Write out all of the lines below, exactly and completely.

──────── DATASET RECORDS

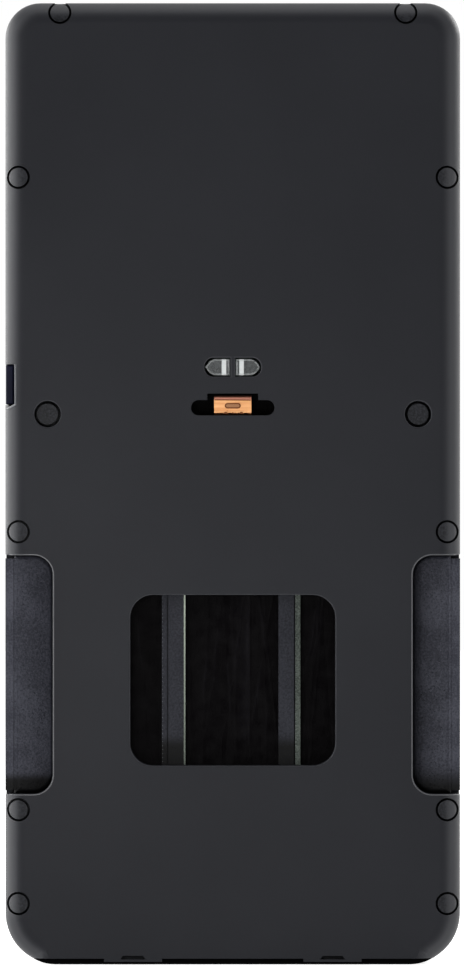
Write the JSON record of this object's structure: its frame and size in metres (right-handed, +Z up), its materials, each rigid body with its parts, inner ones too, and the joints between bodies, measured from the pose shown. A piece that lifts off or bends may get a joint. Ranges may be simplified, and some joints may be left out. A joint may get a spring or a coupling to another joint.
{
  "type": "geiger counter",
  "caption": "Slim upright hand-held Geiger counter: guarded detector window, side grip pads, spring catch and lenses at the rear, display and keys at the front, battery door below.",
  "frame": {"origin": "middle of the foot that the instrument stands on, at the middle of the bounding box", "axes": "+Z up the length of the instrument; the rear face with the detector window looks along -Y; the front face with the display and keys looks along +Y; +X is to the right as seen from behind the rear face"},
  "size_m": [0.084, 0.028, 0.1776],
  "materials": {
    "case_plastic": "fine matt texture, dark grey",
    "plug_plastic": "matt, dark grey",
    "pad_rubber": "grainy, near black",
    "flap_rubber": "smooth, blue black",
    "seal_rubber": "soft black",
    "clear_plastic": "clear moulded plastic",
    "catch_copper": "copper plated spring sheet",
    "steel": "plated steel",
    "bar_plastic": "matt, dark grey",
    "bright_strip": "satin strip",
    "foam": "closed-cell foam",
    "window_foil": "black crinkled foil",
    "seal_glass": "sealing glass, opaque",
    "board_green": "lacquered glass-fibre board",
    "chip_black": "moulded epoxy",
    "lamp_white": "white lamp package",
    "display_metal": "pressed frame",
    "display_glass": "grey-green liquid-crystal glass",
    "speaker_black": "moulded basket and cone",
    "cloth": "woven screen",
    "key_rubber": "silicone key",
    "power_rubber": "silicone key, muted red",
    "cell_jacket": "plain printed jacket",
    "brass": "turned brass",
    "flex_amber": "polyimide ribbon",
    "cap_black": "matt, black",
    "door_plastic": "matt, near black",
    "tray_plastic": "matt, black"
  },
  "bodies": {
    "case": {"alarm_lens": "clear_plastic", "anode_clip": "brass", "board_chips": "chip_black", "board_lamps": "lamp_white", "board_screws": "steel", "case_screws": "steel", "cell_tray": "tray_plastic", "cells": "cell_jacket", "clock_cell": "steel", "clock_cell_holder": "chip_black", "cover_gasket": "seal_rubber", "detector_frame": "bar_plastic", "display_flex": "flex_amber", "display_frame": "display_metal", "display_glass": "display_glass", "display_pad": "foam", "display_pane": "clear_plastic", "flap_anchor": "flap_rubber", "frame_screws": "steel", "front_housing": "case_plastic", "grip_left": "pad_rubber", "grip_right": "pad_rubber", "guard_strips": "bright_strip", "high_voltage_block": "chip_black", "key_switches": "chip_black", "latch_cap": "cap_black", "latch_rivets": "steel", "latch_root": "catch_copper", "main_board": "board_green", "rear_cover": "case_plastic", "rear_lens_left": "clear_plastic", "rear_lens_right": "clear_plastic", "screw_plugs": "plug_plastic", "shield_can": "steel", "speaker": "speaker_black", "speaker_cloth": "cloth", "speaker_ring": "foam", "tray_contacts": "steel", "tray_springs": "steel", "tube_anode": "steel", "tube_body": "steel", "tube_foam": "foam", "tube_mica": "window_foil", "tube_seal_glass": "seal_glass", "tube_strap": "steel", "usb_socket": "steel"},
    "battery_door": {"battery_door": "door_plastic", "door_seal": "seal_rubber", "door_contacts": "steel", "door_springs": "steel"},
    "latch": {"latch_leaf": "catch_copper"},
    "flap": {"port_flap": "flap_rubber"},
    "key_left": {"key_left": "key_rubber", "key_left_plunger": "chip_black"},
    "key_mode": {"key_mode": "key_rubber", "key_mode_plunger": "chip_black"},
    "key_right": {"key_right": "key_rubber", "key_right_plunger": "chip_black"},
    "key_power": {"key_power": "power_rubber", "key_power_plunger": "chip_black"}
  },
  "joints": [
    {"name": "door_slide", "type": "slide", "parent": "case", "child": "battery_door", "axis": [0, 0, -1], "range_m": [0, 0.06]},
    {"name": "latch_flex", "type": "hinge", "parent": "case", "child": "latch", "pos_m": [0, -0.0104, 0.08728], "axis": [-1, 0, 0], "range_deg": [0, 4], "stiffness_Nm_per_rad": 0.45, "springref_deg": -1.72},
    {"name": "flap_hinge", "type": "hinge", "parent": "case", "child": "flap", "pos_m": [-0.0419, 0.00628, 0.10705], "axis": [0, 0, -1], "range_deg": [0, 100], "stiffness_Nm_per_rad": 0.01, "springref_deg": -2.86},
    {"name": "key_left_press", "type": "slide", "parent": "case", "child": "key_left", "axis": [0, -1, 0], "range_m": [0, 0.0005], "stiffness_N_per_m": 2000, "springref_m": -0.0002},
    {"name": "key_mode_press", "type": "slide", "parent": "case", "child": "key_mode", "axis": [0, -1, 0], "range_m": [0, 0.0005], "stiffness_N_per_m": 2000, "springref_m": -0.0002},
    {"name": "key_right_press", "type": "slide", "parent": "case", "child": "key_right", "axis": [0, -1, 0], "range_m": [0, 0.0005], "stiffness_N_per_m": 2000, "springref_m": -0.0002},
    {"name": "key_power_press", "type": "slide", "parent": "case", "child": "key_power", "axis": [0, -1, 0], "range_m": [0, 0.0005], "stiffness_N_per_m": 2000, "springref_m": -0.0002}
  ]
}
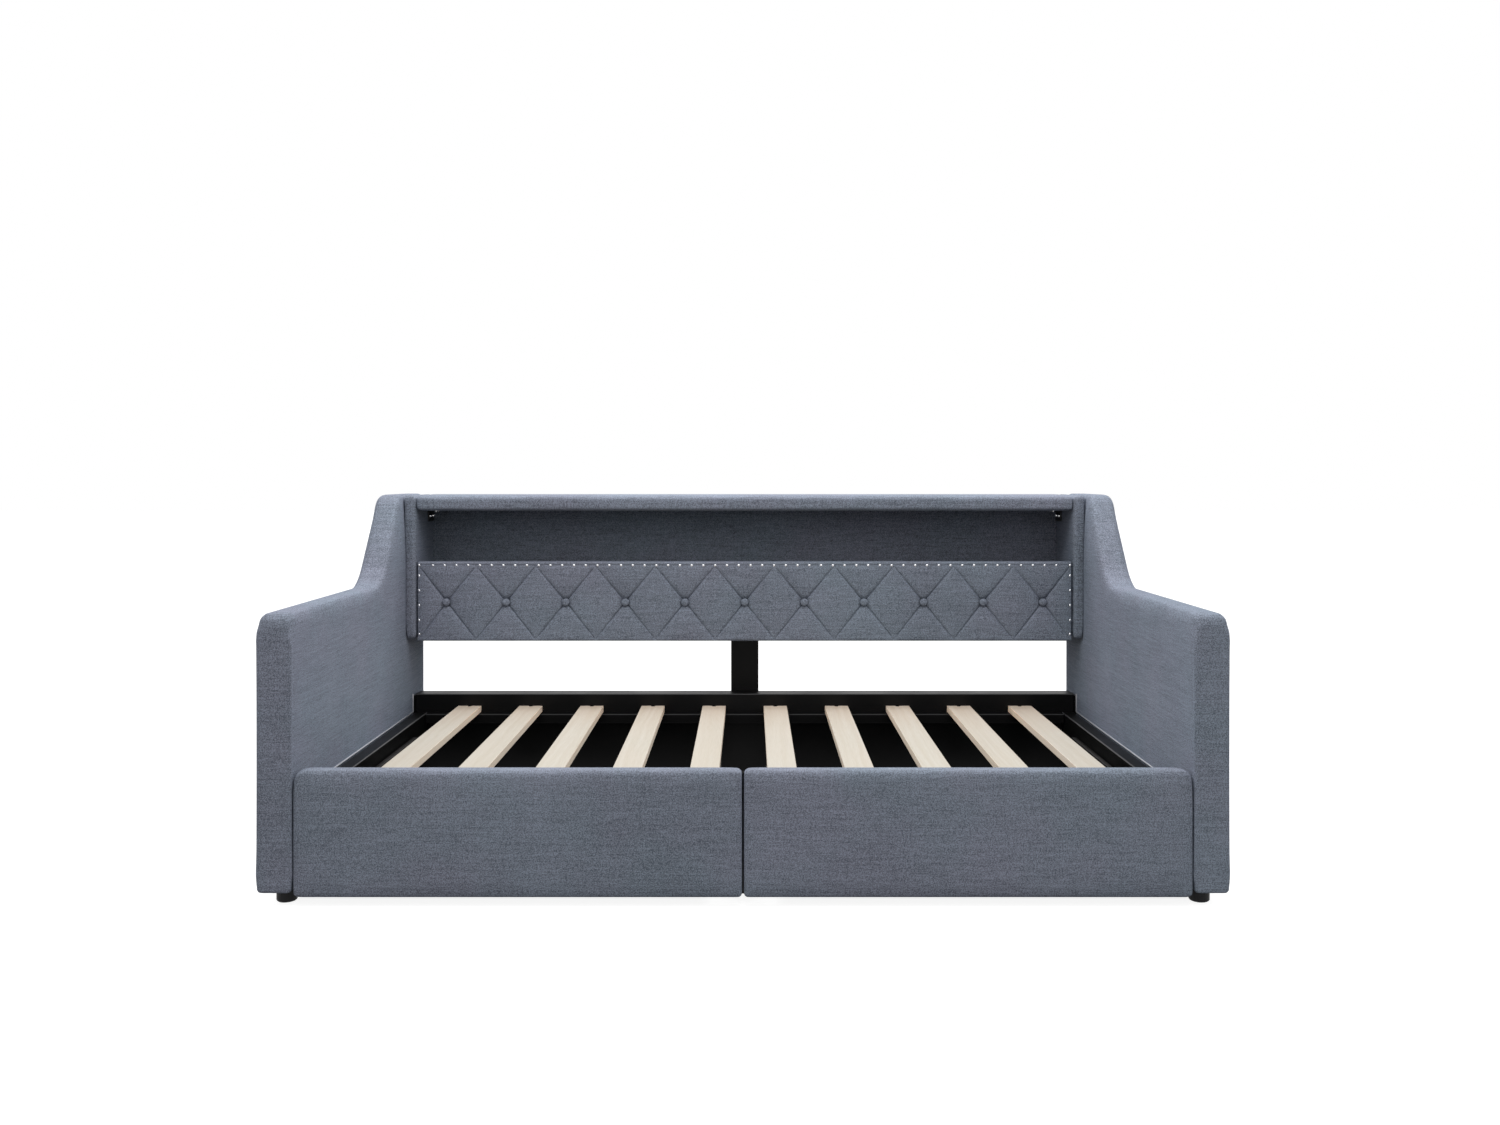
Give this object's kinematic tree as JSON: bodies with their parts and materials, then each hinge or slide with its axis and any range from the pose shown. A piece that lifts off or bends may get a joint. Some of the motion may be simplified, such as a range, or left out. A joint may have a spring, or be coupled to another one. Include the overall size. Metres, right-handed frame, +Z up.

────────────────

- [ANSWER BELOW]
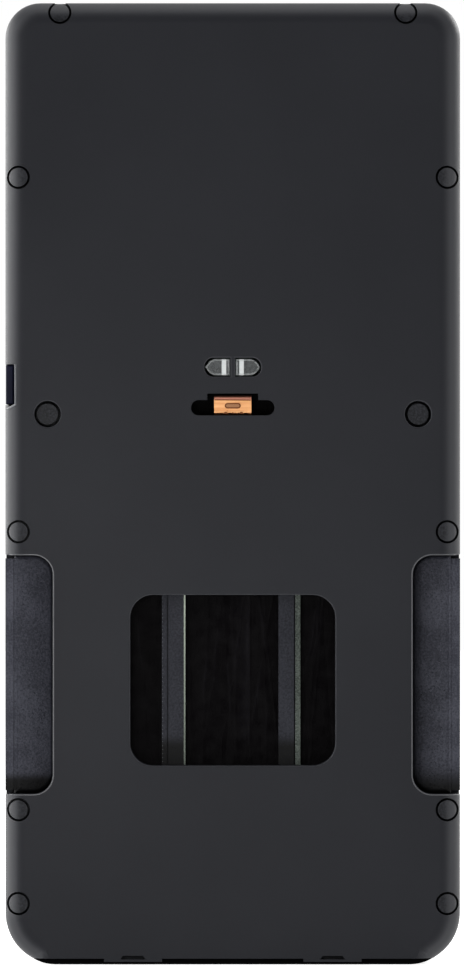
Write the JSON record of this object's structure: its frame and size in metres (right-handed, +Z up), its materials, each rigid body with its parts, inner ones too, and the joints between bodies, measured from the pose shown. A piece that lifts off or bends may get a joint. Ranges may be simplified, and some joints may be left out. A joint may get a spring or a coupling to another joint.
{
  "type": "geiger counter",
  "caption": "Slim upright hand-held Geiger counter: guarded detector window, side grip pads, spring catch and lenses at the rear, display and keys at the front, battery door below.",
  "frame": {"origin": "middle of the foot that the instrument stands on, at the middle of the bounding box", "axes": "+Z up the length of the instrument; the rear face with the detector window looks along -Y; the front face with the display and keys looks along +Y; +X is to the right as seen from behind the rear face"},
  "size_m": [0.084, 0.028, 0.1776],
  "materials": {
    "case_plastic": "fine matt texture, dark grey",
    "plug_plastic": "matt, dark grey",
    "pad_rubber": "grainy, near black",
    "flap_rubber": "smooth, blue black",
    "seal_rubber": "soft black",
    "clear_plastic": "clear moulded plastic",
    "catch_copper": "copper plated spring sheet",
    "steel": "plated steel",
    "bar_plastic": "matt, dark grey",
    "bright_strip": "satin strip",
    "foam": "closed-cell foam",
    "window_foil": "black crinkled foil",
    "seal_glass": "sealing glass, opaque",
    "board_green": "lacquered glass-fibre board",
    "chip_black": "moulded epoxy",
    "lamp_white": "white lamp package",
    "display_metal": "pressed frame",
    "display_glass": "grey-green liquid-crystal glass",
    "speaker_black": "moulded basket and cone",
    "cloth": "woven screen",
    "key_rubber": "silicone key",
    "power_rubber": "silicone key, muted red",
    "cell_jacket": "plain printed jacket",
    "brass": "turned brass",
    "flex_amber": "polyimide ribbon",
    "cap_black": "matt, black",
    "door_plastic": "matt, near black",
    "tray_plastic": "matt, black"
  },
  "bodies": {
    "case": {"alarm_lens": "clear_plastic", "anode_clip": "brass", "board_chips": "chip_black", "board_lamps": "lamp_white", "board_screws": "steel", "case_screws": "steel", "cell_tray": "tray_plastic", "cells": "cell_jacket", "clock_cell": "steel", "clock_cell_holder": "chip_black", "cover_gasket": "seal_rubber", "detector_frame": "bar_plastic", "display_flex": "flex_amber", "display_frame": "display_metal", "display_glass": "display_glass", "display_pad": "foam", "display_pane": "clear_plastic", "flap_anchor": "flap_rubber", "frame_screws": "steel", "front_housing": "case_plastic", "grip_left": "pad_rubber", "grip_right": "pad_rubber", "guard_strips": "bright_strip", "high_voltage_block": "chip_black", "key_switches": "chip_black", "latch_cap": "cap_black", "latch_rivets": "steel", "latch_root": "catch_copper", "main_board": "board_green", "rear_cover": "case_plastic", "rear_lens_left": "clear_plastic", "rear_lens_right": "clear_plastic", "screw_plugs": "plug_plastic", "shield_can": "steel", "speaker": "speaker_black", "speaker_cloth": "cloth", "speaker_ring": "foam", "tray_contacts": "steel", "tray_springs": "steel", "tube_anode": "steel", "tube_body": "steel", "tube_foam": "foam", "tube_mica": "window_foil", "tube_seal_glass": "seal_glass", "tube_strap": "steel", "usb_socket": "steel"},
    "battery_door": {"battery_door": "door_plastic", "door_seal": "seal_rubber", "door_contacts": "steel", "door_springs": "steel"},
    "latch": {"latch_leaf": "catch_copper"},
    "flap": {"port_flap": "flap_rubber"},
    "key_left": {"key_left": "key_rubber", "key_left_plunger": "chip_black"},
    "key_mode": {"key_mode": "key_rubber", "key_mode_plunger": "chip_black"},
    "key_right": {"key_right": "key_rubber", "key_right_plunger": "chip_black"},
    "key_power": {"key_power": "power_rubber", "key_power_plunger": "chip_black"}
  },
  "joints": [
    {"name": "door_slide", "type": "slide", "parent": "case", "child": "battery_door", "axis": [0, 0, -1], "range_m": [0, 0.06]},
    {"name": "latch_flex", "type": "hinge", "parent": "case", "child": "latch", "pos_m": [0, -0.0104, 0.08728], "axis": [-1, 0, 0], "range_deg": [0, 4], "stiffness_Nm_per_rad": 0.45, "springref_deg": -1.72},
    {"name": "flap_hinge", "type": "hinge", "parent": "case", "child": "flap", "pos_m": [-0.0419, 0.00628, 0.10705], "axis": [0, 0, -1], "range_deg": [0, 100], "stiffness_Nm_per_rad": 0.01, "springref_deg": -2.86},
    {"name": "key_left_press", "type": "slide", "parent": "case", "child": "key_left", "axis": [0, -1, 0], "range_m": [0, 0.0005], "stiffness_N_per_m": 2000, "springref_m": -0.0002},
    {"name": "key_mode_press", "type": "slide", "parent": "case", "child": "key_mode", "axis": [0, -1, 0], "range_m": [0, 0.0005], "stiffness_N_per_m": 2000, "springref_m": -0.0002},
    {"name": "key_right_press", "type": "slide", "parent": "case", "child": "key_right", "axis": [0, -1, 0], "range_m": [0, 0.0005], "stiffness_N_per_m": 2000, "springref_m": -0.0002},
    {"name": "key_power_press", "type": "slide", "parent": "case", "child": "key_power", "axis": [0, -1, 0], "range_m": [0, 0.0005], "stiffness_N_per_m": 2000, "springref_m": -0.0002}
  ]
}
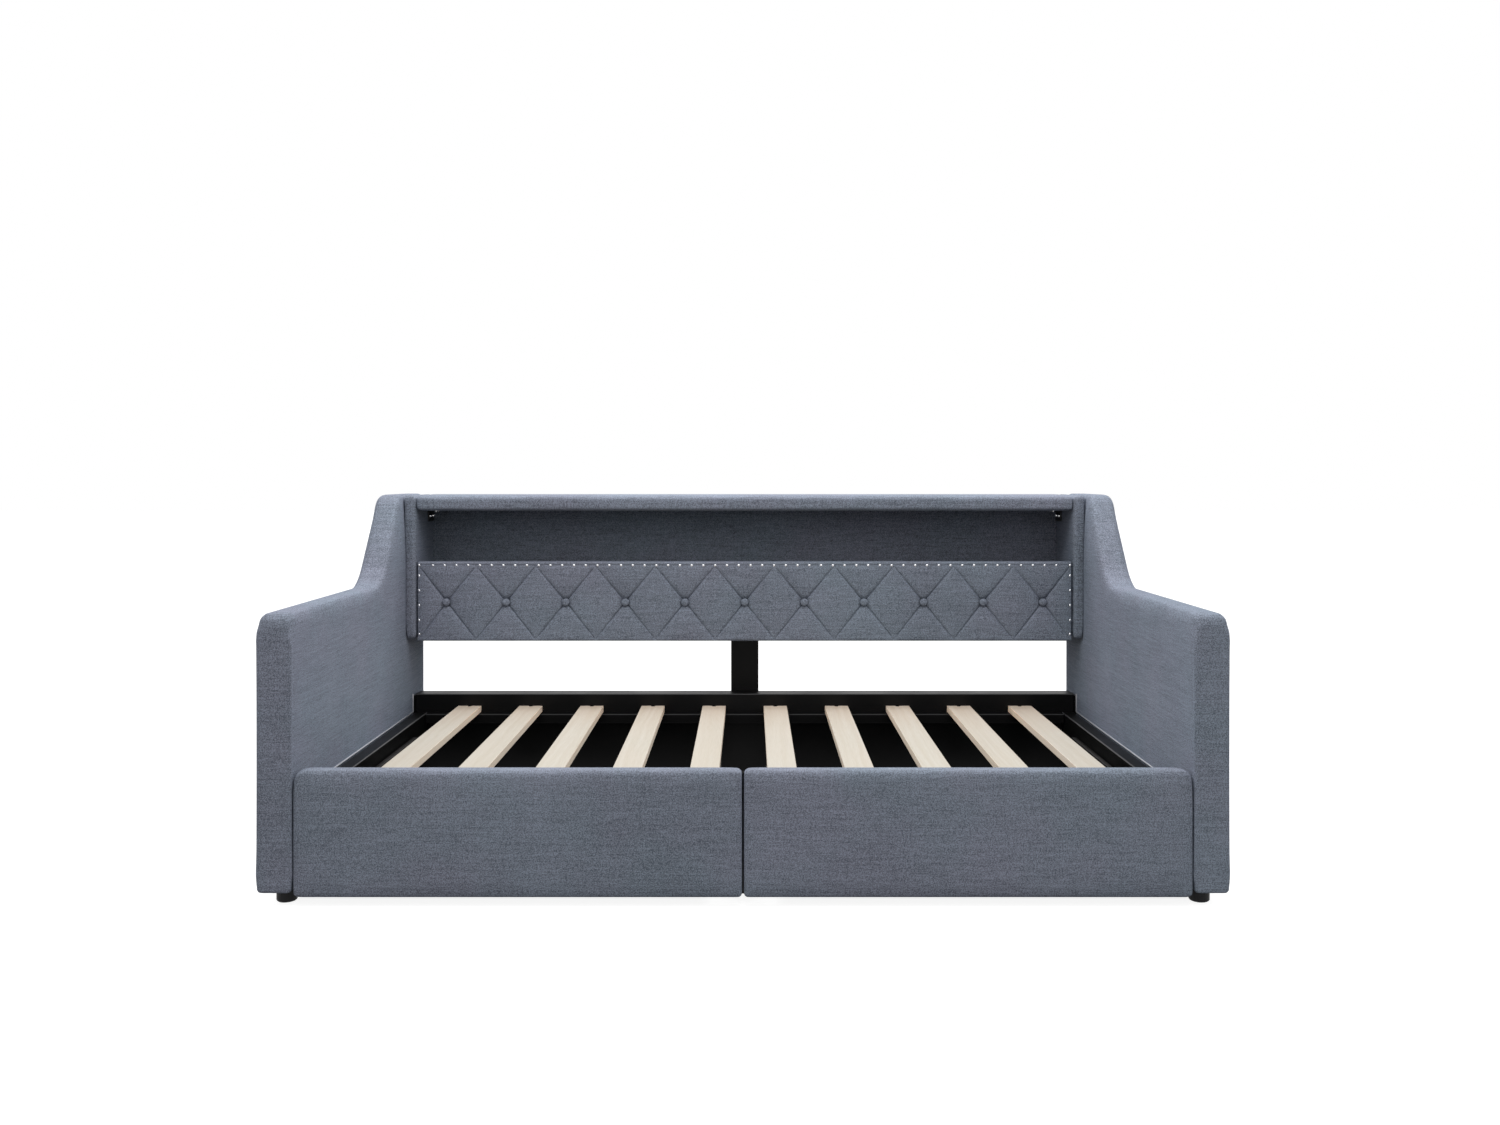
Give this object's kinematic tree as JSON: bodies with their parts and materials, then each hinge or slide with its axis and any range from the pose shown. A piece that lifts off or bends may get a joint. Some of the motion may be simplified, such as a range, or left out. A joint may have a spring, or be coupled to another one. Include the overall size. Metres, right-handed frame, +Z up.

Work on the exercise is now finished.